Sunday, 22 March 2015

Book Review: Ladies' Night at Finbar's Hotel

Ladies' Night at Finbar's Hotel is a short story collection by seven female Irish writers that ties together to create a novel about a once time down at heel hotel that has recently been revamped and reopened and now caters to the rich and famous. 

The stories are by Maeve Binchy, Clare Boylan, Emma Donoghue, Anne Haverty, Eilis Ni Dhuibhne, Kate O'Riordan, and Deirdre Purcell, but in an interesting twist, the reader is not told who wrote which story. Each one has a slightly different style and tone, and for those who are fans of any of the above named writers it may well be an easy bit of detection to work out which story they wrote, but for the reader who has no knowledge of the women involved in editor Dermot Bolger's exciting and moving book, it is a fascinating way to be introduced to a group of new (to the reader) writers. 
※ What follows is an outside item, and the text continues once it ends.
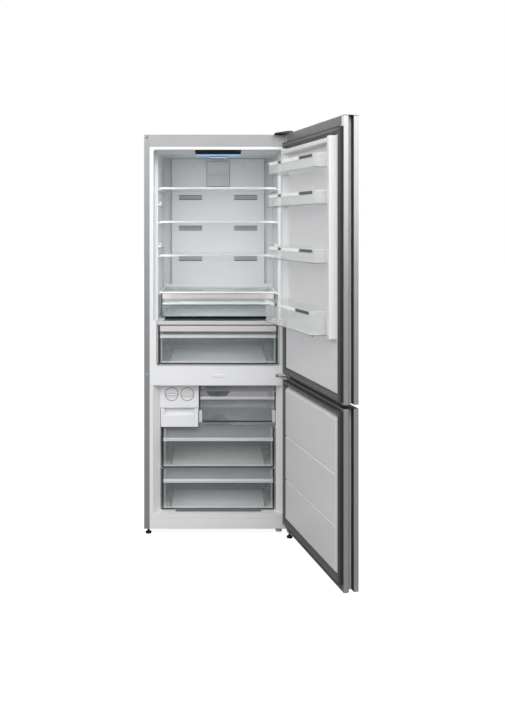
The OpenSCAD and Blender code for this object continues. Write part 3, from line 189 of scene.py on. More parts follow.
@dataclass(frozen=True)
class Finish:
    """One real material with the surface that its making leaves.

    Attributes:
        name: The material's name.
        slot: The record's material slot.
        colour: The main colour as sRGB hex.
        shade: The other colour of its slow variation.
        roughness: The middle roughness.
        grain_mm: The size of its finest visible grain.
        relief_mm: The height of that grain.
        patch_mm: The size of the patches in which the colour varies.
        drift_mm: The size of the patches in which the roughness varies.
        drift: How far the roughness varies either way.
    """

    name: str
    slot: str
    colour: str
    shade: str
    roughness: float
    grain_mm: float = 1.2
    relief_mm: float = 0.01
    patch_mm: float = 140.0
    drift_mm: float = 45.0
    drift: float = 0.05

    def material(self) -> bpy.types.Material:
        """Builds the material at its first use.

        Returns:
            The material, the same one each time.
        """
        made = bpy.data.materials.get(self.name)
        if made is None:
            made = bpy.data.materials.new(self.name)
            made.use_nodes = True
            tree = made.node_tree
            place = add_node(tree, "ShaderNodeTexCoord").outputs["Object"]
            self.dress(Surface(tree, tree.nodes["Principled BSDF"], place))
        return made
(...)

Each story is focused on one woman and her night at Finbar's. All seven women in the book are staying at the hotel on the same night, and throughout the stories there are glimpses of the other characters that you will meet later on, or you have already met. For those who are yet to be found (the woman typing in the lobby, for example, whose story comes near the end of the book but who is mentioned in a number of earlier stories), the reader waits in anticipation to discover who she is and what her reasons for being at Finbar's really are. For those whom the reader knows all about, there is a certain satisfaction in knowing more than the protagonist whose story is currently being read. It's wonderful how the stories all tie together, and Finbar's deserves a second reading in order to find all the clues. 

There are tales of failed love and love rekindled, of lives lived and lives lost, of families being torn apart and others being brought back together. Finbar's has a history, and despite the new and improved look, despite the makeover and the shininess, that history can't help but show through.